= Materials provided =
-- start --

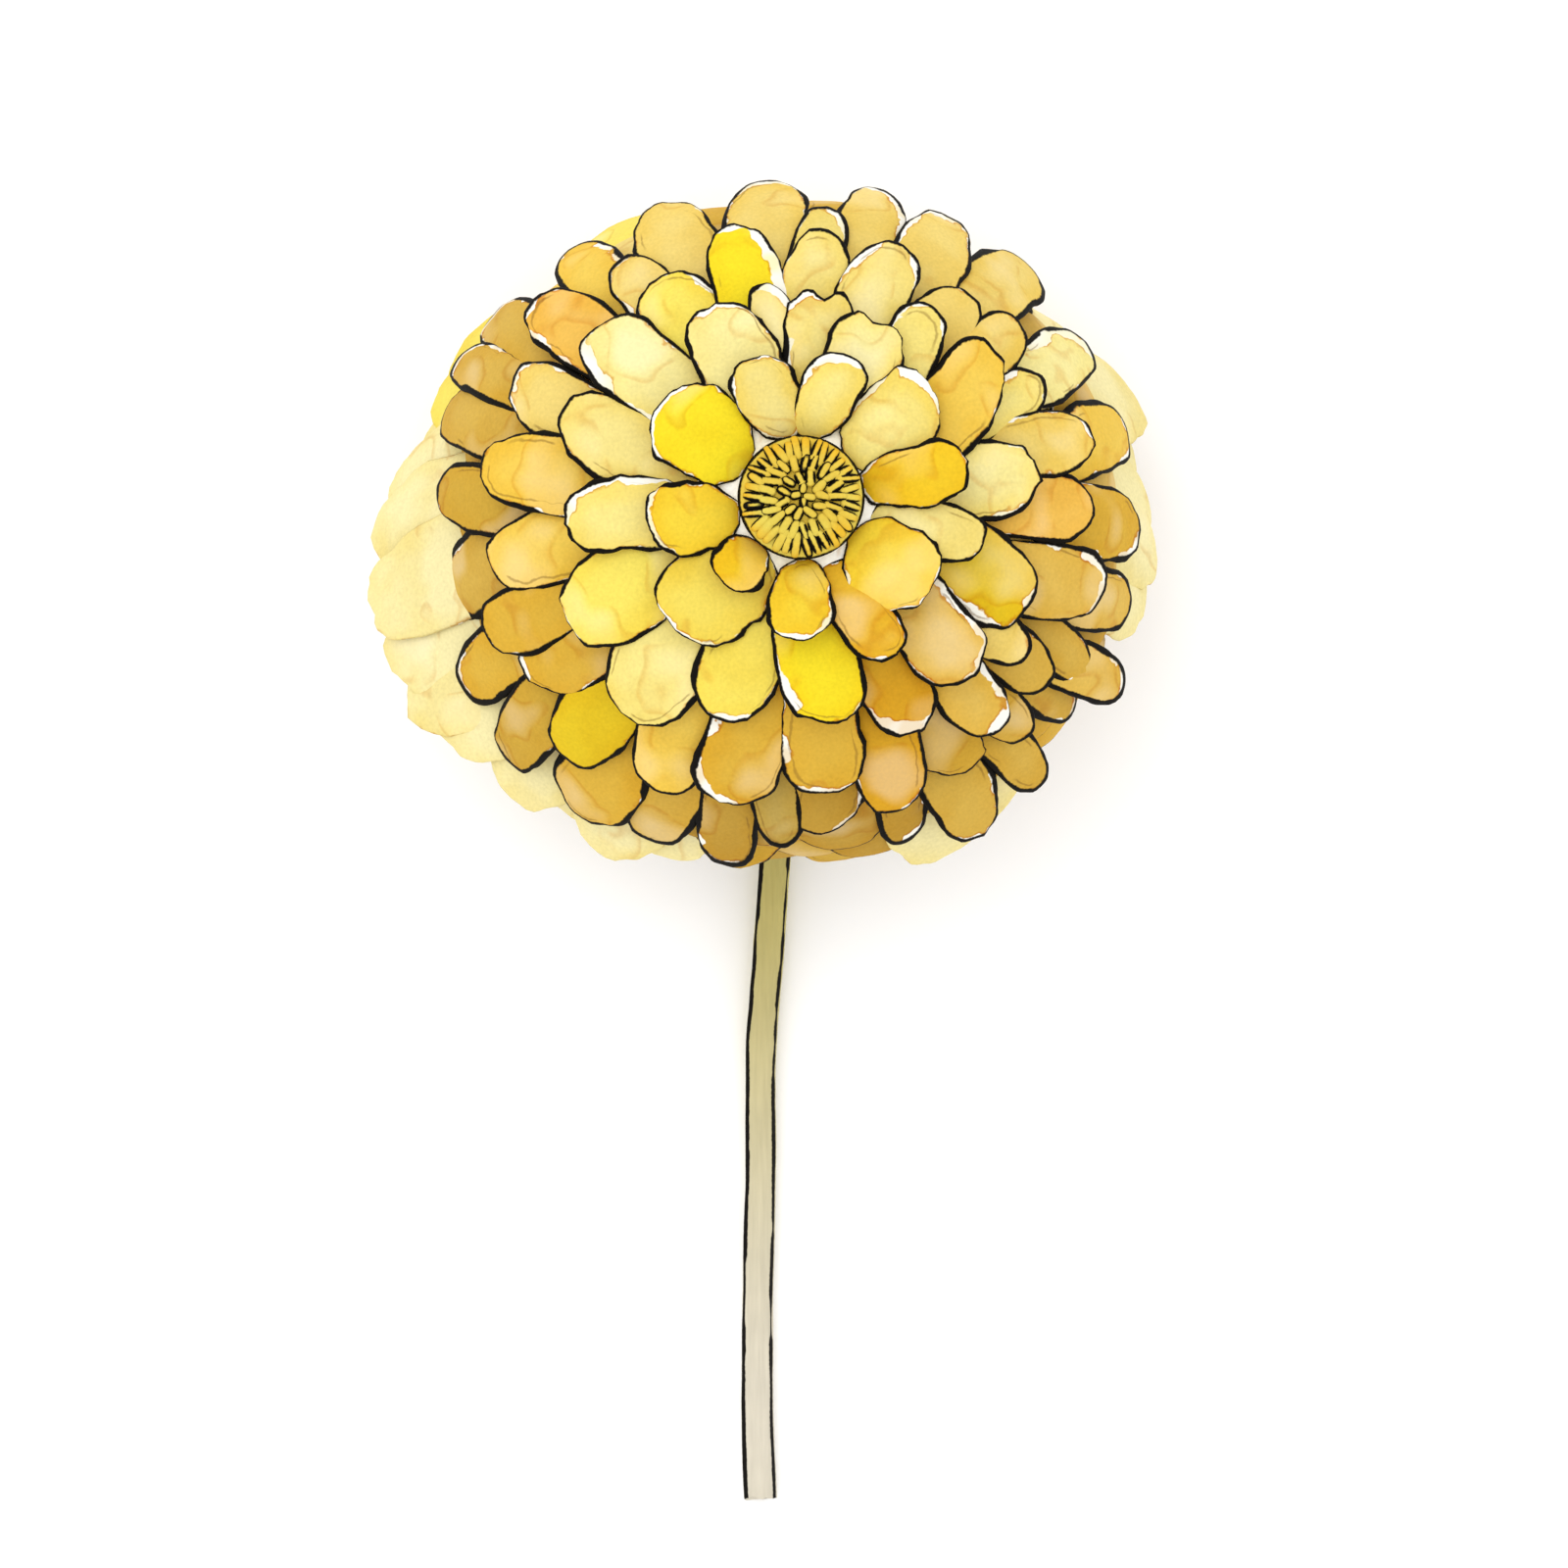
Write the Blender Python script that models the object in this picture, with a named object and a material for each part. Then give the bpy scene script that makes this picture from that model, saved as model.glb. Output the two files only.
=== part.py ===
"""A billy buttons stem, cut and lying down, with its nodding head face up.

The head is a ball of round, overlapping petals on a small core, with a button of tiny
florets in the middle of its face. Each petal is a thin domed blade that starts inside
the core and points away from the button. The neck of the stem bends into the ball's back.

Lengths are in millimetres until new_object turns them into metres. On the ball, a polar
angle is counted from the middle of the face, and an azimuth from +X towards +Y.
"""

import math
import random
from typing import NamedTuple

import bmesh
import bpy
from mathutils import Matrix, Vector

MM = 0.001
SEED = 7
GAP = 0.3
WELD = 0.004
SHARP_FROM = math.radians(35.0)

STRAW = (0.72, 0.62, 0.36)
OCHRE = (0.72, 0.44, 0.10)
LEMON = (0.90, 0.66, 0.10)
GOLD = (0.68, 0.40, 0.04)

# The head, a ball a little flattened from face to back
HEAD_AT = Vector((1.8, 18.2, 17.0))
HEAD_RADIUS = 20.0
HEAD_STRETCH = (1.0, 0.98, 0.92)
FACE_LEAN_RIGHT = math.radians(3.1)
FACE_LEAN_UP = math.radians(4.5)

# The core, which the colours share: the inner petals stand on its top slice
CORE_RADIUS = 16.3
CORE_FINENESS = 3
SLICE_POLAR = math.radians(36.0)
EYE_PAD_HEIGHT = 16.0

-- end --
-- start --

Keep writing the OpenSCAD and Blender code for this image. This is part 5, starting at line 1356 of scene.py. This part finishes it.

-- end --

= Directions for this task =
Only the lines from the one containing "Write the Blender" through the one containing "EYE_PAD_HEIGHT = 16.0" are to be extracted, exactly as they appear, with both ends included.

= Solution to this task =
Write the Blender Python script that models the object in this picture, with a named object and a material for each part. Then give the bpy scene script that makes this picture from that model, saved as model.glb. Output the two files only.
=== part.py ===
"""A billy buttons stem, cut and lying down, with its nodding head face up.

The head is a ball of round, overlapping petals on a small core, with a button of tiny
florets in the middle of its face. Each petal is a thin domed blade that starts inside
the core and points away from the button. The neck of the stem bends into the ball's back.

Lengths are in millimetres until new_object turns them into metres. On the ball, a polar
angle is counted from the middle of the face, and an azimuth from +X towards +Y.
"""

import math
import random
from typing import NamedTuple

import bmesh
import bpy
from mathutils import Matrix, Vector

MM = 0.001
SEED = 7
GAP = 0.3
WELD = 0.004
SHARP_FROM = math.radians(35.0)

STRAW = (0.72, 0.62, 0.36)
OCHRE = (0.72, 0.44, 0.10)
LEMON = (0.90, 0.66, 0.10)
GOLD = (0.68, 0.40, 0.04)

# The head, a ball a little flattened from face to back
HEAD_AT = Vector((1.8, 18.2, 17.0))
HEAD_RADIUS = 20.0
HEAD_STRETCH = (1.0, 0.98, 0.92)
FACE_LEAN_RIGHT = math.radians(3.1)
FACE_LEAN_UP = math.radians(4.5)

# The core, which the colours share: the inner petals stand on its top slice
CORE_RADIUS = 16.3
CORE_FINENESS = 3
SLICE_POLAR = math.radians(36.0)
EYE_PAD_HEIGHT = 16.0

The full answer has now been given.